» Given request: Starting at the line containing "# The deck's three stretches.", copy each line exactly, ending with the line containing "record = json.load(file)". Leave out everything else.
____________
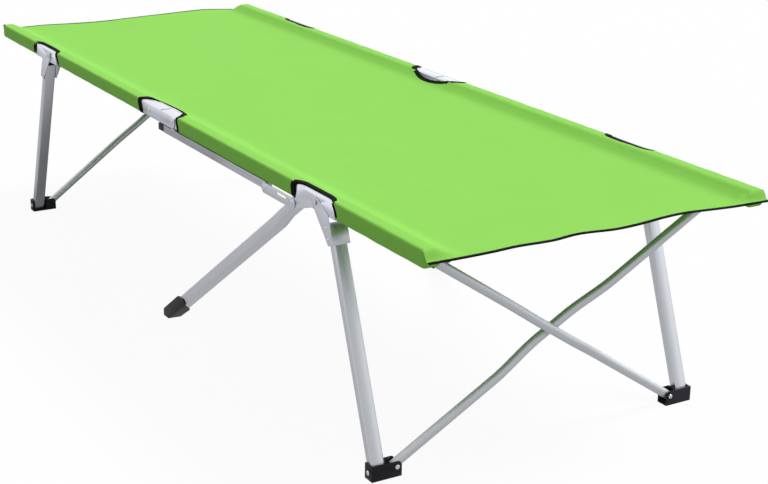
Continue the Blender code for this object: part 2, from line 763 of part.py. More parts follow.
# Middle hinge: two plates on the rail's sides, round at one end and square at the other.
square_end = -HINGE_X - PLATE_PAST_PIN
hinge_outline = [point for point in circle(*hinge_pin, PLATE_HALF, 24) if point[0] > HINGE_X]
hinge_outline += [
    (HINGE_X, RAIL_Z + PLATE_HALF),
    (HINGE_X, RAIL_Z - PLATE_HALF),
    (square_end, RAIL_Z + PLATE_HALF - PLATE_CORNER),
    (square_end + PLATE_CORNER, RAIL_Z + PLATE_HALF),
    (square_end + PLATE_CORNER, RAIL_Z - PLATE_HALF),
    (square_end, RAIL_Z - PLATE_HALF + PLATE_CORNER),
]
hinge_outline = [hinge_outline[i] for i in convex_hull_2d(hinge_outline)]
hinge_pins = []
hinge_holes = []
plate_y = (outer_wall_y, outer_wall_y + SHEET)
for point in (hinge_pin, (-HINGE_X, RAIL_Z)):
    hinge_pins.append(cross_rod(point, inner_wall_y - SHEET - LAP / 2, plate_y[1] - SHEET / 7, HINGE_PIN))
    hinge_pins.append(cross_rod(point, plate_y[1] - SHEET / 3, plate_y[1] + SHEET / 1.3, HINGE_HEAD))
    hinge_holes.append(cross_rod(point, *through, HINGE_PIN + PIN_PLAY))
outer_hinge_mesh = shaped(sideways(*plate_y, hinge_outline), join=hinge_pins)
inner_hinge_mesh = shaped(sideways(inner_wall_y - SHEET, inner_wall_y, hinge_outline), cut=hinge_holes)

# The joints hang from one another in the order in which the bed folds.
bodies = {"near_left_rail": joint_at("near_left_rail_body", (0, 0, 0))}
bodies["left_link"] = joint_at("left_link_axis", (HINGE_X, -RAIL_Y, RAIL_Z), bodies["near_left_rail"])
bodies["far_left_rail"] = joint_at("far_left_rail_axis", (-HINGE_X, -RAIL_Y, RAIL_Z), bodies["left_link"])
for end, sx in (("near", 1), ("far", -1)):
    foot_x = sx * foot_pin.x
    chain = (
        ("left_leg", (sx * PIVOT_X, -RAIL_Y, RAIL_Z)),
        ("left_foot", (foot_x, -RAIL_Y, FOOT_PIN_Z)),
        ("tube_a", (foot_x, -tube_y, TUBE_PIN_Z)),
        ("tube_b", (sx * crossing.x, 0, crossing.z)),
        ("right_foot", (foot_x, tube_y, TUBE_PIN_Z)),
        ("right_leg", (foot_x, RAIL_Y, FOOT_PIN_Z)),
        ("right_rail", (sx * PIVOT_X, RAIL_Y, RAIL_Z)),
    )
    carrier = bodies[f"{end}_left_rail"]
    for part_name, place in chain:
        carrier = joint_at(f"{end}_{part_name}_axis", place, carrier)
        bodies[f"{end}_{part_name}"] = carrier
bodies["right_link"] = joint_at("right_link_axis", (HINGE_X, RAIL_Y, RAIL_Z), bodies["near_right_rail"])
mid_pivot_y = RAIL_Y + MID_OUT
for side, sy in (("left", -1), ("right", 1)):
    place = (mid_pivot[0], sy * mid_pivot_y, mid_pivot[1])
    bodies[f"{side}_middle_leg"] = joint_at(f"{side}_middle_leg_axis", place, bodies[f"near_{side}_rail"])

# The four quarters, each with its rail, leg and foot. The two of one end are alike.
for kind, (end, sx) in enumerate((("near", 1), ("far", -1))):
    for side, sy in (("left", -1), ("right", 1)):
        name = f"{end}_{side}"
        rail = bodies[f"{name}_rail"]
        piece(f"{name}_rail", rail_mesh, rail, ALUMINIUM, (sx, sy))
        piece(f"{name}_sleeve", sleeve_meshes[kind], rail, GREEN_CLOTH, (sx, sy))
        piece(f"{name}_end_plug", end_plug_mesh, rail, BLACK_PLASTIC, (sx, sy))
        piece(f"{name}_hinge_plug", hinge_plug_mesh, rail, BLACK_PLASTIC, (sx, sy))
        piece(f"{name}_bracket", bracket_meshes[kind], rail, PLATED, (sx, sy))
        piece(f"{name}_pivot_pin", pivot_pin_mesh, rail, STEEL_PIN, (sx, sy))
        piece(f"{name}_leg", leg_mesh, bodies[f"{name}_leg"], ALUMINIUM, (sx, sy))
        piece(f"{name}_leg_head", leg_head_mesh, bodies[f"{name}_leg"], PLATED, (sx, sy))
        piece(f"{name}_foot", foot_mesh, bodies[f"{name}_foot"], BLACK_PLASTIC, (sx, sy))
    piece(f"{end}_tube_a", tube_a_mesh, bodies[f"{end}_tube_a"], ALUMINIUM, (sx, -1))
    piece(f"{end}_tube_a_fitting", fitting_mesh, bodies[f"{end}_tube_a"], BLACK_PLASTIC, (sx, -1))
    piece(f"{end}_tube_b", tube_b_mesh, bodies[f"{end}_tube_b"], ALUMINIUM, (sx, 1))
    piece(f"{end}_tube_b_fitting", fitting_mesh, bodies[f"{end}_tube_b"], BLACK_PLASTIC, (sx, 1))

# The two sides' middle legs and middle hinges, on the rails of the near end.
for side, mirror in (("left", (1, -1)), ("right", (1, 1))):
    leg = bodies[f"{side}_middle_leg"]
    rail = bodies[f"near_{side}_rail"]
    piece(f"{side}_middle_leg", mid_leg_mesh, leg, ALUMINIUM, mirror)
    piece(f"{side}_middle_cap", mid_cap_mesh, leg, BLACK_PLASTIC, mirror)
    piece(f"{side}_strut", strut_mesh, rail, DARK_ALUMINIUM, mirror)
    piece(f"{side}_link_plate", link_plate_mesh, rail, PLATED, mirror)
    link = bodies[f"{side}_link"]
    piece(f"{side}_hinge_outer", outer_hinge_mesh, link, PLATED, mirror)
    piece(f"{side}_hinge_inner", inner_hinge_mesh, link, PLATED, mirror)

# The deck's three stretches.
piece("near_deck", end_deck_mesh, bodies["near_left_rail"], GREEN_CLOTH)
piece("middle_deck", middle_deck_mesh, bodies["left_link"], GREEN_CLOTH)
piece("far_deck", end_deck_mesh, bodies["far_left_rail"], GREEN_CLOTH, (-1, 1))

bpy.data.collections.remove(bench)
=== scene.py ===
# Folding camp bed: a green cloth deck slung between two jointed side rails, which stand on
# splayed legs with crossed tubes at each end and on one slanted leg under each side's middle.
import json
import math

import bpy
from mathutils import Matrix, Vector

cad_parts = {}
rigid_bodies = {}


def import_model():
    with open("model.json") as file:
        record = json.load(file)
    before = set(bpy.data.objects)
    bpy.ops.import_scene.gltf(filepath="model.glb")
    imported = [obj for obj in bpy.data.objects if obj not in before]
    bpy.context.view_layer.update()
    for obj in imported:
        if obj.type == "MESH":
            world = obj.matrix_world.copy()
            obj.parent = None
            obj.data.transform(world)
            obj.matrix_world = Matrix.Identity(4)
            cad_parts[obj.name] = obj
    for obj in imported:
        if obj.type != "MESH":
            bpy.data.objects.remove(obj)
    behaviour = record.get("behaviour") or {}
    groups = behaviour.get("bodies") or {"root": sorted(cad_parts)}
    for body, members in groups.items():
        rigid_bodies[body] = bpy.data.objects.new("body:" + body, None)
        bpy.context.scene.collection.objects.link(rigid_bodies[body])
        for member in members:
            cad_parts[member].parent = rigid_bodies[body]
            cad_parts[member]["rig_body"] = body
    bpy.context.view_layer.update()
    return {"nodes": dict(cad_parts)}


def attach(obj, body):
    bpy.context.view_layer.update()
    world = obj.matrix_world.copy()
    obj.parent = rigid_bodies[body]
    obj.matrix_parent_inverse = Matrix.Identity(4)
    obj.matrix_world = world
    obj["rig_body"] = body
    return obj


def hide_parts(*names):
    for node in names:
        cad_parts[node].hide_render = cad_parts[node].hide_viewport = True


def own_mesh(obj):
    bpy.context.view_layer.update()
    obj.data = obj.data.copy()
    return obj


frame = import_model()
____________
» Task response:
# The deck's three stretches.
piece("near_deck", end_deck_mesh, bodies["near_left_rail"], GREEN_CLOTH)
piece("middle_deck", middle_deck_mesh, bodies["left_link"], GREEN_CLOTH)
piece("far_deck", end_deck_mesh, bodies["far_left_rail"], GREEN_CLOTH, (-1, 1))

bpy.data.collections.remove(bench)
=== scene.py ===
# Folding camp bed: a green cloth deck slung between two jointed side rails, which stand on
# splayed legs with crossed tubes at each end and on one slanted leg under each side's middle.
import json
import math

import bpy
from mathutils import Matrix, Vector

cad_parts = {}
rigid_bodies = {}


def import_model():
    with open("model.json") as file:
        record = json.load(file)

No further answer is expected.